Yes, sometimes you can do randomized controlled experiments, and some really important new findings in behavioral economics and development economics have been made this way. Indeed, much of the work that I hope to do over the course of my career is based on randomized controlled experiments, because they truly are the foundation of scientific knowledge. But sometimes, that’s just not an option.

Let’s consider an example: In my master’s thesis I found a strong correlation between the level of corruption in a country (as estimated by the World Bank) and the proportion of that country’s income which goes to the top 0.01% of the population. Countries that have higher levels of corruption also tend to have a larger proportion of income that accrues to the top 0.01%. That correlation is a fact; it’s there. There’s no denying it. But where does it come from? That’s the real question.

Could it be pure coincidence? Well, maybe; but when it keeps showing up in several different models with different variables included, that becomes unlikely. A single p < 0.05 will happen about 1 in 20 times by chance; but five in a row should happen less than 1 in 1 million times (assuming they’re independent, which, to be fair, they usually aren’t).

Could it be some artifact of the measurement methods? It’s possible. In particular, I was concerned about the possibility of Halo Effect, in which people tend to assume that something which is better (or worse) in one way is automatically better (or worse) in other ways as well. People might think of their country as more corrupt simply because it has higher inequality, even if there is no real connection. But it would have taken a very large halo bias to explain this effect.

So, does corruption cause income inequality? It’s not hard to see how that might happen: More corrupt individuals could bribe leaders or exploit loopholes to make themselves extremely rich, and thereby increase inequality.

Does inequality cause corruption? This also makes some sense, since it’s a lot easier to bribe leaders and manipulate regulations when you have a lot of money to work with in the first place.

Does something else cause both corruption and inequality? Also quite plausible. Maybe some general cultural factors are involved, or certain economic policies lead to both corruption and inequality. I did try to control for such things, but I obviously couldn’t include all possible variables.

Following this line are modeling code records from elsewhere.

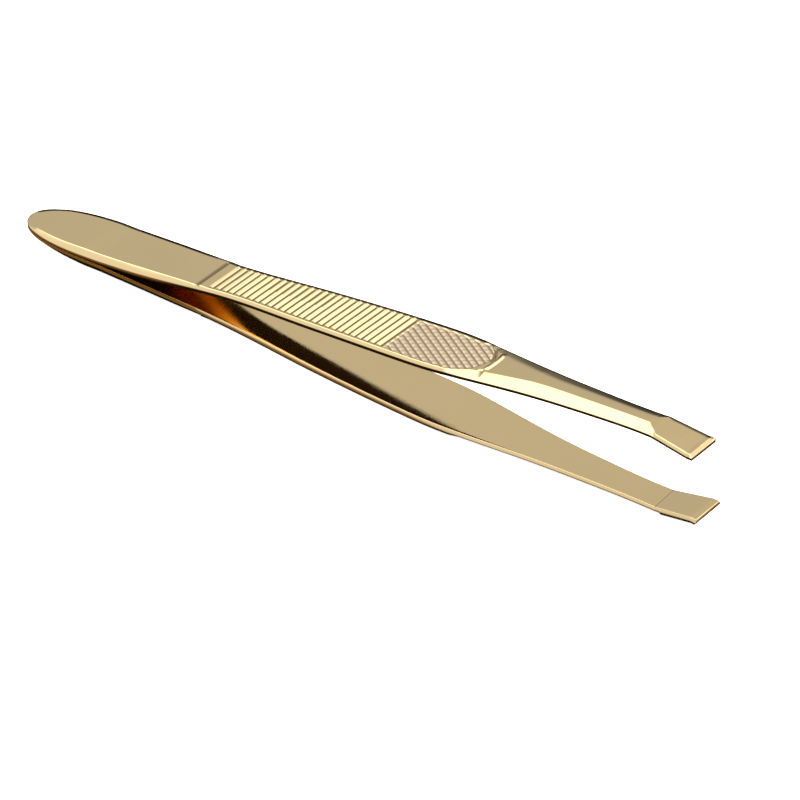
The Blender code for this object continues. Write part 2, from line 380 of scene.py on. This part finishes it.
def half_section(x, far):
    """One side of the strip's section, from the middle of the inner face round to the middle
    of the outer face: x, y, z, the share of the face's relief that each point takes, and how
    far inside the face's edge it is."""
    width, slope = half_width(x)
    ease = max(0.0, x - (LENGTH - END_EASE))
    width -= ease
    across = 1 / math.hypot(1, slope)
    along = slope * across
    inset = min(straight(FACE_INSET, x), MOST_OF_WIDTH * width)
    shoulder = straight(SHOULDER_SHARE if far else END_SHOULDER_SHARE, x)
    inset = max(inset, min(FAR_FACE_INSET * shoulder, MOST_OF_WIDTH_FAR * width))
    inner_inset = min(straight(INNER_INSET, x), MOST_OF_WIDTH_INSIDE * width)
    crease = CREASE_DEPTH * float(bump(x - FOLD_X, CREASE_WIDTH))
    inner = inner_height(x + inner_inset * along) + ease + crease
    edge = edge_height(x)
    face = face_height(x + inset * along)
    drop = min(SHOULDER_DROP, MOST_OF_RISE * (face - edge))
    on_bevel = Vector((BEVEL_TURN * inset, edge + BEVEL_TURN * (face - edge)))
    turn = on_bevel.lerp(Vector((min(SHOULDER_INSET, 0.1 * inset), face - drop)), shoulder)
    corners = [(inner_inset + 1, inner), (inner_inset, inner), (0.0, edge), tuple(turn)]
    corners += [(inset, face), (inset + 1, face)]
    profile = []
    face_corner = straight(FAR_CORNER, x) if far else NEAR_CORNER
    reaches = (straight(INNER_CORNER, x), WIDEST_CORNER, WIDEST_CORNER, face_corner)
    for i, reach in enumerate(reaches, start=1):
        profile += fillet(corners[i - 1], corners[i], corners[i + 1], reach)
    profile = np.array(profile)
    points = [[x + d * along, width - d * across, z] for d, z in profile]
    share = eased(profile[:, 0] - inset, (-RELIEF_FADE, 0))
    share[: 3 * FILLET_STEPS] = 0
    inner_edge, face_edge = points[0], points[-1]
    rows = [[inner_edge[0], inner_edge[1] * s, inner_edge[2], 0, 0] for s in INNER_SHARES[:-1]]
    rows += [[*p, s, d - inset] for p, s, d in zip(points, share, profile[:, 0])]
    for column in range(1, FACE_COLUMNS + 1):
        rest = 1 - column / FACE_COLUMNS
        inside = profile[-1, 0] - inset + face_edge[1] * (1 - rest)
        rows.append([face_edge[0], face_edge[1] * rest, face_edge[2], 1, inside])
    return np.array(rows)


def spaced(start, end, step):
    """Even steps of about the given size, from after start up to end."""
    count = max(1, round((end - start) / step))
    return [start + (end - start) * i / count for i in range(1, count + 1)]


def stations():
    """Every x at which a section is drawn."""
    xs = []
    for i in range(TAIL_STEPS):
        angle = math.radians(1.2 + 88.8 * i / (TAIL_STEPS - 1))
        xs.append(TAIL_WIDEST_X * (1 - math.cos(angle) ** (2 / TAIL_FULLNESS)))
    xs += spaced(TAIL_WIDEST_X, BAND_STEP_X - 0.2, 0.45)
    xs += spaced(BAND_STEP_X - 0.2, BAND_STEP_X + 0.5, 0.045)
    xs += spaced(BAND_STEP_X + 0.5, RIBS_START, 0.1)
    xs += spaced(RIBS_START, PAD_START, RIB_PITCH / STEPS_PER_RIB)
    xs += spaced(PAD_START, PAD_END + 1.6, 0.07)
    xs += spaced(PAD_END + 1.6, 72.0, 0.18)
    xs += spaced(72.0, 85.5, 0.4)
    xs += spaced(85.5, FOLD_X - 0.3, 0.1)
    xs += spaced(FOLD_X - 0.3, FOLD_X + 0.3, 0.04)
    xs += spaced(FOLD_X + 0.3, LENGTH - LAND_LENGTH - 0.1, 0.1)
    xs += spaced(LENGTH - LAND_LENGTH - 0.1, LENGTH - END_EASE, 0.04)
    xs += spaced(LENGTH - END_EASE, LENGTH, 0.035)
    return xs


def arm_axes():
    """Origin, length axis and outward axis of arm coordinates, from the two hinges."""
    hinges = {joint["name"]: Vector(joint["pos_m"]) for joint in frame["joints"]}
    upper, lower = hinges["upper_arm_flex"], hinges["lower_arm_flex"]
    out = (upper - lower).normalized()
    along = Vector((out.z, 0, -out.x))
    return (upper + lower) / 2 - along * FLEXURE_X * MM, along, out


ORIGIN, ALONG, OUT = arm_axes()


def placed(x, y, z):
    """The row-frame point of an arm point given in millimetres."""
    return ORIGIN + (ALONG * x + Vector((0, 1, 0)) * y + OUT * z) * MM


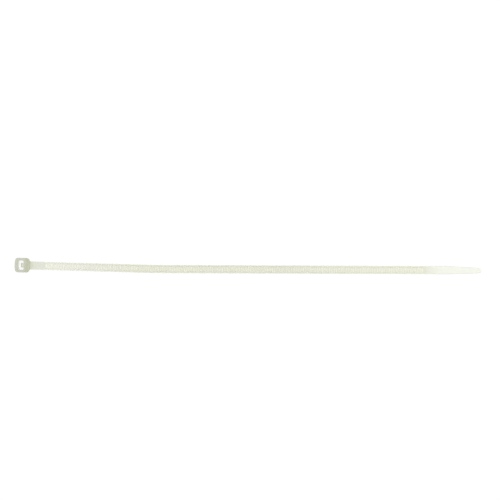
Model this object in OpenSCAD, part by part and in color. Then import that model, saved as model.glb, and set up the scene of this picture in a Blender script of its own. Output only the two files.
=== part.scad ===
// Moulded nylon cable tie, lying flat with its teeth up.
// The origin is the middle of the slot, on the face of the head that rests on the table.
// +X runs along the strap to the tail, +Z is up, towards the face that the tail enters.

/* [Overall] */
// Length from the outer end of the head to the tip of the tail
overall_l = 203; // [160:1:300]

/* [Head] */
// Height of the head, from the face that the tail leaves to the face that it enters
head_h = 4.7; // [4.4:0.1:6]
// Wall between the slot and the outer end of the head
outer_wall = 1.9; // [1.4:0.1:3]
// Wall between the slot and the strap
hinge_wall = 2.8; // [2.3:0.1:4]
// Wall on each side of the slot
side_wall = 1.1; // [0.9:0.05:2]
// Radius of the upright corners at the outer end
outer_corner_r = 1.3; // [0.8:0.05:1.6]
// Radius of the upright corners beside the strap
inner_corner_r = 1.6; // [0.8:0.05:2]
// Radius of the edges around the two faces of the head
face_edge_r = 0.35; // [0.2:0.05:0.4]
// Bulge of the outer end
end_crown = 0.12; // [0.05:0.01:0.25]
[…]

So, which way does the causation run? Unfortunately, I don’t know. I tried some clever statistical techniques to try to figure this out; in particular, I looked at which tends to come first—the corruption or the inequality—and whether they could be used to predict each other, a method called Granger causality. Those results were inconclusive, however. I could neither verify nor exclude a causal connection in either direction. But is there a causal connection? I think so. It’s too robust to just be coincidence. I simply don’t know whether A causes B, B causes A, or C causes A and B.

Imagine trying to do this same study as a randomized controlled experiment. Are we supposed to create two societies and flip a coin to decide which one we make more corrupt? Or which one we give more income inequality? Perhaps you could do some sort of experiment with a proxy for corruption (cheating on a test or something like that), and then have unequal payoffs in the experiment—but that is very far removed from how corruption actually works in the real world, and worse, it’s prohibitively expensive to make really life-altering income inequality within an experimental context. Sure, we can give one participant $1 and the other $1,000; but we can’t give one participant $10,000 and the other $10 million, and it’s the latter that we’re really talking about when we deal with real-world income inequality. I’m not opposed to doing such an experiment, but it can only tell us so much. At some point you need to actually test the validity of your theory in the real world, and for that we need to use statistical correlations.

Or think about macroeconomics; how exactly are you supposed to test a theory of the business cycle experimentally? I guess theoretically you could subject an entire country to a new monetary policy selected at random, but the consequences of being put into the wrong experimental group would be disastrous. Moreover, nobody is going to accept a random monetary policy democratically, so you’d have to introduce it against the will of the population, by some sort of tyranny or at least technocracy. Even if this is theoretically possible, it’s mind-bogglingly unethical.

Now, you might be thinking: But we do change real-world policies, right? Couldn’t we use those changes as a sort of “experiment”? Yes, absolutely; that’s called a quasi-experiment or a natural experiment. They are tremendously useful. But since they are not truly randomized, they aren’t quite experiments. Ultimately, everything you get out of a quasi-experiment is based on statistical correlations.

Thus, abuse of the adage “Correlation does not imply causation” can lead to ignoring whole subfields of science, because there is no realistic way of running experiments in those subfields. Sometimes, statistics are all we have to work with.

This is why I like to say it a little differently:

Correlation does not prove causation. But correlation definitely can suggest causation.